On coronavirus, men are calling all the shots. It’s starting to matter | Women in politics

D

on’t go out alone in the dark. Don’t get carried away in the heat of the moment. Work twice as hard in order to be taken half as seriously, but don’t work so hard that you somehow forget to have a baby. Be nice, be good, but above all be careful.

To grow up as a girl is so often to grow up being told that the world is a perilous place full of chances to get it horribly wrong, where if something bad happens it will probably be your fault somehow.

Women are positively encouraged to question and doubt themselves, to check and double-check before venturing an opinion in case someone thinks it’s stupid; to play it safe if in doubt. It’s perhaps no surprise, then, that research shows women are more likely than men to anticipate a bad outcome from taking a risk, and therefore less likely to take risks in the first place.

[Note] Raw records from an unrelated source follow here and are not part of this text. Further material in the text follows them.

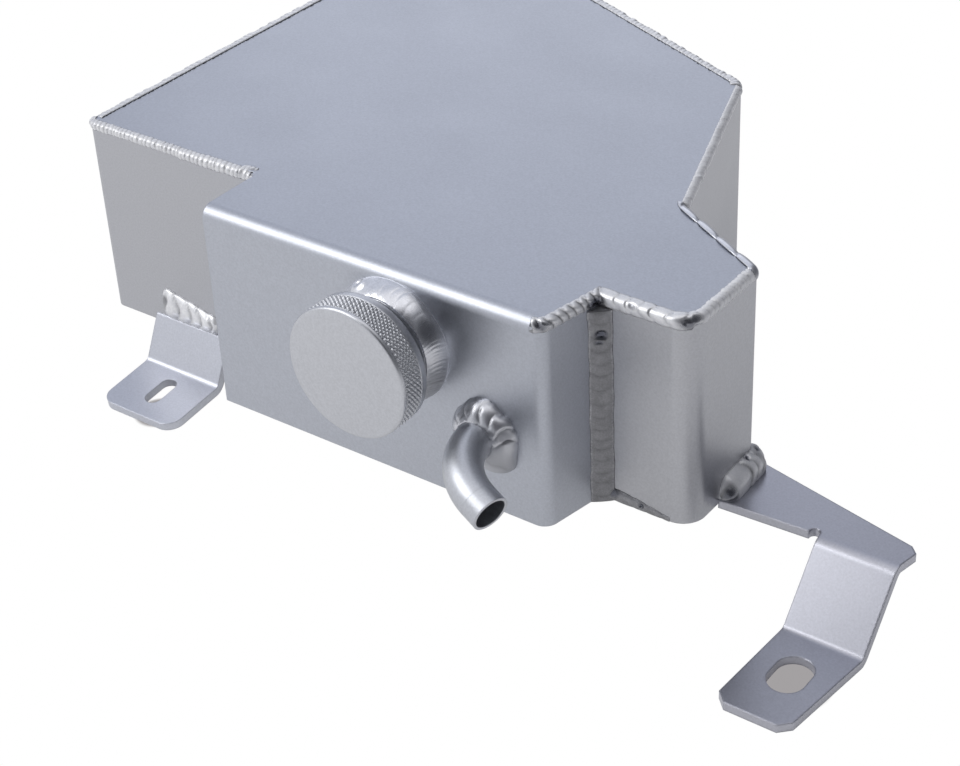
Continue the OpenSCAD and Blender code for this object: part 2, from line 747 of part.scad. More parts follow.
module weld_far_seam() {
    color("whitesmoke")
        placed()
            upright_bead([run_point(FAR, far_tab + far_bead_w / 2, 0),
                          run_point(FAR, far_tab - far_bead_w / 2, 0)],
                         far_bead_crown, fine_pitch);
}

// Bead inside the tank, between the left strip's end and the folded sheet
module weld_front_end() {
    leg = fold_in * 0.7;
    steps = 4;
    line = concat([[[sheet_t, sheet_t], [1, 0]]],
                  [for (k = [0:steps]) let (v = spoke(180 - 90 * k / steps))
                      [fold_middle + fold_in * v, -v]],
                  [[[run_start(INNER)[1], wall_h], [0, -1]]]);
    color("whitesmoke")
        placed()
            sweep([for (q = line)
                let (a = q[0], b = q[0] + leg * q[1])
                [[sheet_t, a[0], a[1]], [sheet_t, b[0], b[1]], [sheet_t + leg, a[0], a[1]]]]);
}

// Flush seam round the base plate
module weld_base() {
    color("whitesmoke")
        placed()
            linear_extrude(base_seam)
                difference() {
                    polygon(arc_plan(sheet_t));
                    polygon(arc_plan(sheet_t + base_seam));
                }
}

// Repair bead along the foot of the step's face
module weld_base_step() {
    start = plan[STEP] + (corner_leg + overrun) * dir_out(STEP);
    color("whitesmoke")
        placed()
            bead(stations([start, run_end(STEP)], broad_pitch),
                 [[0, foot_bead_w], [0, 0]], foot_bead_crown);
}

// Round bead of width w and height h about a tube of radius r on the front face
module ring_bead(x, z, r, w, h, back) {
    translate([x, 0, z])
        rotate([90, 0, 0])
            rotate_extrude()
                polygon(concat([[r, h], [r, -back], [r + w, -back], [r + w, 0]],
                               [for (k = [1:4]) let (t = k / 5)
                                   [r + w * (1 - t) * (1 - t / 3), h * t * (1 + (1 - t) / 3)]]));
}

module weld_neck() {
    color("whitesmoke")
        placed()
            difference() {
                ring_bead(neck_x, neck_z, collar_r, neck_bead_w, neck_bead_h, overrun);
                cube([front_w, step_depth, tank_h - fold_r]);
                translate([0, fold_r, tank_h - fold_r])
                    rotate([0, 90, 0]) cylinder(h = front_w, r = fold_r);
            }
}

module weld_spigot() {
    color("whitesmoke")
        placed() ring_bead(spigot_x, spigot_z, spigot_r, spigot_bead_w, spigot_bead_h, 0);
}

// Bead over the left bracket, higher at its left end
module weld_left_bracket() {
    n = 15;
    x0 = left_x + left_w * 0.12;
    x1 = left_x + left_w * 0.88;
    toe = [wing_back, left_root_z] + bar_bead_w * left_down;
    color("whitesmoke")
        placed()
            sweep([for (k = [0:n])
                let (x = x0 + (x1 - x0) * k / n, top = left_bead_h * (1 - k / n / 2),
                     a = [wing_back, left_root_z + top])
                [for (q = concat([a, [wing_back, left_root_z], toe],
                                 [for (p = crown(toe, a, -bar_bead_crown * ripple(k))) p]))
                    [x, q[0], q[1]]]]);
}

// Bead between the wall and the right arm, round the shoulder's bend
module weld_right_bracket() {
    color("whitesmoke")
        placed()
            bead(stations(concat([[right_x, arm_y + overrun]], corner_points(SHOULDER, 0),
                                 [run_start(SHOULDER) + 3 * dir_out(SHOULDER)]), 2 * broad_pitch),
                 [[0, right_bead_h], [0, arm_top], [bar_bead_w, arm_top]], bar_bead_crown);
}

top_front_sheet();
right_wall_strip();
left_wall_strip();
base_plate();
filler_neck();
filler_cap();
cap_seal();
hose_spigot();
pickup_tube();
left_bracket();
right_bracket();
weld_top_step();
weld_top_shoulder();
weld_top_tail();
weld_top_rear();
weld_top_left();
weld_top_wing();
weld_step_corner();
weld_far_seam();
weld_front_end();
weld_base();
weld_base_step();
weld_neck();
weld_spigot();
weld_left_bracket();
weld_right_bracket();
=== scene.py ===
"""Looks of the coolant expansion tank: camera, studio light, materials and fine weld beads.

Lengths in the tables below are millimetres in the plan frame of the part: x along the
front face from its left end, y from the front face towards the rear, z up from the base.
"""
import math
import random

import bpy
from mathutils import Matrix, Vector


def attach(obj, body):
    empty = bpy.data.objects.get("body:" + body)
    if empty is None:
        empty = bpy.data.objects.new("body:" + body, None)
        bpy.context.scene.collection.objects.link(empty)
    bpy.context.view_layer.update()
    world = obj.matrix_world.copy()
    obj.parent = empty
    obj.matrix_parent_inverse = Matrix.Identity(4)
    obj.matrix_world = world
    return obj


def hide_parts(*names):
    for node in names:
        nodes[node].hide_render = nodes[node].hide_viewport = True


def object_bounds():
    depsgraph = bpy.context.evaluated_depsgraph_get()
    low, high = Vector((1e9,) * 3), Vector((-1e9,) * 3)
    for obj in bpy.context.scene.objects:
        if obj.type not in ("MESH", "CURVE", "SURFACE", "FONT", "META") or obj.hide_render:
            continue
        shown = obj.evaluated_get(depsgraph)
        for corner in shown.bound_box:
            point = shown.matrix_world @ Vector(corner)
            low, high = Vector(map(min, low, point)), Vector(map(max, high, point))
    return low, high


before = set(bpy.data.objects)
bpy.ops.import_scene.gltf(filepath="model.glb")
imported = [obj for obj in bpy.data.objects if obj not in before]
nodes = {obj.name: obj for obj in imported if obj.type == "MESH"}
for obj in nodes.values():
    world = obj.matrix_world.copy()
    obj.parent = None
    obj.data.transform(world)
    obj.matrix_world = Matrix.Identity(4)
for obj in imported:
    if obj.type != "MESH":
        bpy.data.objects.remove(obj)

cad_low, cad_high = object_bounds()
scene = bpy.context.scene

MM = 0.001

# Point of the plan frame that the shared frame starts from
DATUM = (66.75, 26.3, 0.0)

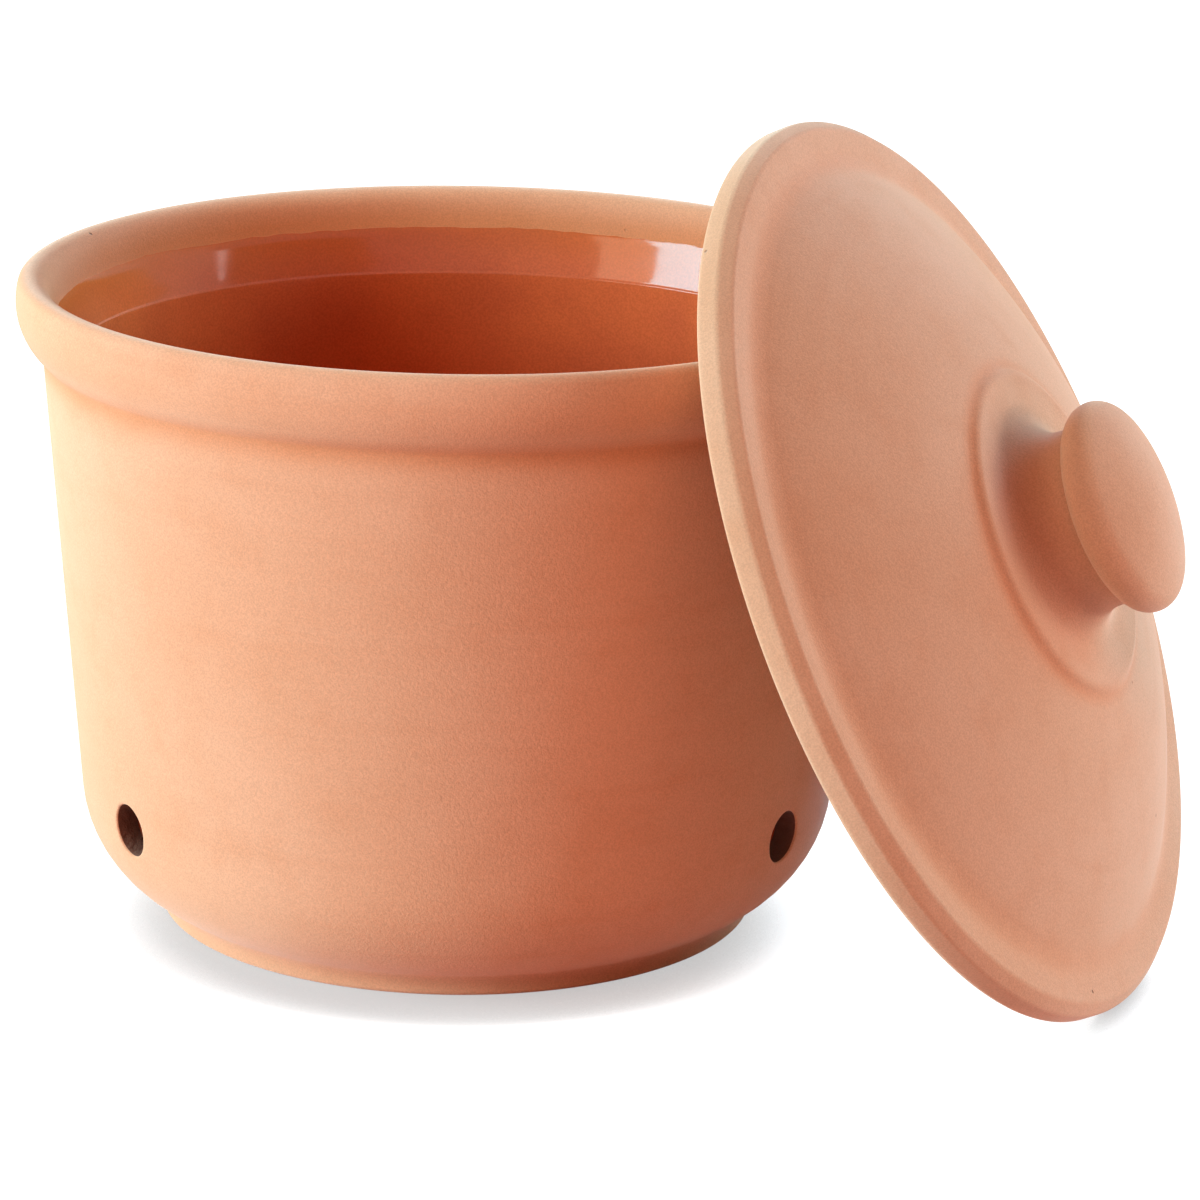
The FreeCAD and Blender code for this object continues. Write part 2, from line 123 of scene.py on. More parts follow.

Like all gendered generalisations, it’s never going to be true of everyone. But on average men are more likely to gamble for money, to jump an amber traffic light, and to die in accidents; women are more likely to use sunscreen, wear seatbelts and to say they’d wear a face mask in public. For, just as polling has long shown they were more worried about the downsides of Brexit, it’s women who seem to be most risk-averse about coronavirus.

They may be less likely to die of it, but surveys show women seem more frightened of the virus, sticking more closely than men to the rules on social distancing, and worrying more about the risks of sending children back to school. That fits with research that has long suggested women become more cautious in stressful situations, while men if anything tend to take more risks under pressure.

It’s hard to say how much of that’s down to testosterone and how much to a lifetime of social conditioning. But for whatever reason, women seem less prone to breezily assuming they’re invulnerable, or to reckoning they can wing it. It may not be entirely a coincidence that several female-led countries, from New Zealand to Taiwan, have coped disproportionately well with the coronavirus pandemic.

Which brings us to the Labour MP Rosie Duffield’s observation, at Wednesday’s prime minister’s questions, that there are only a handful of women on the government’s scientific advisory group, Sage, and there are remarkably few women within government influencing decisions on coronavirus. While Boris Johnson was quick to protest that he had hired the businesswoman Dido Harding and the biotech investor Kate Bingham to oversee the delivery of coronavirus testing and any future vaccine respectively, all four of the ministerial “quad” calling the shots are men, and it’s starting to look as if that matters.

You might well wonder whether an all-female quad would have announced on a Sunday that people should go back to work on Monday without having a watertight answer to the question: “But what if they don’t have any childcare?” The problem, however, goes rather deeper than that.

It will ultimately be for an inquiry to decide whether this government could have saved lives by locking down earlier, and if so what tangled web of factors stopped them doing so. But it’s clear that from the start Downing Street underestimated the public’s willingness to shield from the virus and now it seems equally wrong-footed by people’s anxiety about coming out again. The tin-eared handling of attempts to reopen schools suggests it still doesn’t understand why a lot of teachers and parents are frightened. (For what it’s worth, almost half the members of the alternative Sage committee – set up by the former chief scientific adviser David King as a parallel source of expertise – are female. Today it contradicted ministers by concluding that 1 June is too early to reopen classrooms.)

For all the excitable pre-Covid talk of bringing more mavericks into Whitehall to challenge the prevailing wisdom, this crisis could arguably have used a few more conformists – people willing to recognise that prevailing wisdom around the world was actually right this time.

If caution and conformity can sometimes be paralysing, overconfidence can sometimes be deadly, which is why good decision-making bodies look for a mix of the bold and the cautious: for lucky generals who are used to falling on their feet, but also for people who may have learned the hard way that there won’t always be a safety net to catch them – people who are harder to find at the top of public life.

The most risk-averse person in the room will by no means always be female but, statistically speaking, she’s more likely to be, and in the end that’s why diversity matters. It’s not about ticking boxes, still less about spurious window-dressing. It’s about knowing where, and sometimes who, your blind spots are.